If you want the best budget TV for movies, you can't go wrong with the Hisense, but if you're a fan of the Roku smart platform, the TCL is a good choice too.
Mar 23, 2021: Replaced the LG CX OLED with the Sony A8H OLED for consistency and because it performs slightly better for movies in SDR and HDR.
Jan 22, 2021: Renamed the LG CX to 'Best OLED' and moved the Hisense H9G to its own pick as 'Best LED'; removed the Samsung Q80T and added the Sony X900H because it has a better contrast; added the Vizio P Series Quantum X 2020 as 'Best for HDR'.
Nov 24, 2020: Added Hisense H9G, removed Sony X950H.
Sep 25, 2020: Replaced the Sony A8H with the LG CX; the Sony X900H with the X950H, and the TCL 6 Series 2019 with the TCL 5 Series 2020; removed the Vizio M Series 2019.
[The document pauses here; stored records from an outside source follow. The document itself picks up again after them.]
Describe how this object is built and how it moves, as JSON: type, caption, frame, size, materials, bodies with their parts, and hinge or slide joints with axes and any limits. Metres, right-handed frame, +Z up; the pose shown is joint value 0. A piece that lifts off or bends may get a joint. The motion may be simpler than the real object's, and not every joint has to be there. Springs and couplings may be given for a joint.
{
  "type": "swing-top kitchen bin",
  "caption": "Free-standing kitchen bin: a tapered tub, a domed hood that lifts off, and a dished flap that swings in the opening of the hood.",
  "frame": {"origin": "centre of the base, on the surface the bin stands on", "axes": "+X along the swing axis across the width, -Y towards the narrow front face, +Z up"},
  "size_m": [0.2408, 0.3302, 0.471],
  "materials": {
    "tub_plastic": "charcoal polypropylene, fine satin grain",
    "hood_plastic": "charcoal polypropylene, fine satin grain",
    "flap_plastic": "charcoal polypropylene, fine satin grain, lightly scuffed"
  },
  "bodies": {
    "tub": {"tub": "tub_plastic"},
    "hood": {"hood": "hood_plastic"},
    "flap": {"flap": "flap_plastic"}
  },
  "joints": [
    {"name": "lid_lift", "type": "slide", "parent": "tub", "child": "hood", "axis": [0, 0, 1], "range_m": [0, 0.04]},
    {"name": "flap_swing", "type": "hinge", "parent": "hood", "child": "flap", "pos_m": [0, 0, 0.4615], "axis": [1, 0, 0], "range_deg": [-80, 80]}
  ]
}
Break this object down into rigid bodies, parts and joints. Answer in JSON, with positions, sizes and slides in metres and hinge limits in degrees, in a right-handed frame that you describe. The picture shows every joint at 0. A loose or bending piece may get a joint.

Jul 27, 2020: Replaced the Sony A8G OLED with the Sony A8H OLED, the Samsung Q70R with the Samsung Q80T, the Sony X950G with the Sony X900H, the Hisense H9F with the Hisense H8G, and the Vizio P Series Quantum 2019 with the Vizio M Series Quantum 2019 due to current availability and consistency. Removed 'Cheaper Alternative' to 'Best TV For Watching Movies' for conciseness.
May 26, 2020: Replaced the Hisense H8F with the TCL 6 Series/R625 2019 and the Vizio P Series 2018 with the P Series 2019.
Our recommendations above are what we think are currently the best TVs to watch movies for most people in each price range. We factor in the price (a cheaper TV wins over a pricier one if the difference isn't worth it), feedback from our visitors, and availability (no TVs that are difficult to find or almost out of stock everywhere).
If you would like to do the work of choosing yourself, here is the list of all our TV reviews. Be careful not to get too caught up in the details. While no TV is perfect, most TVs are great enough to please almost everyone, and the differences are often not noticeable unless you really look for them.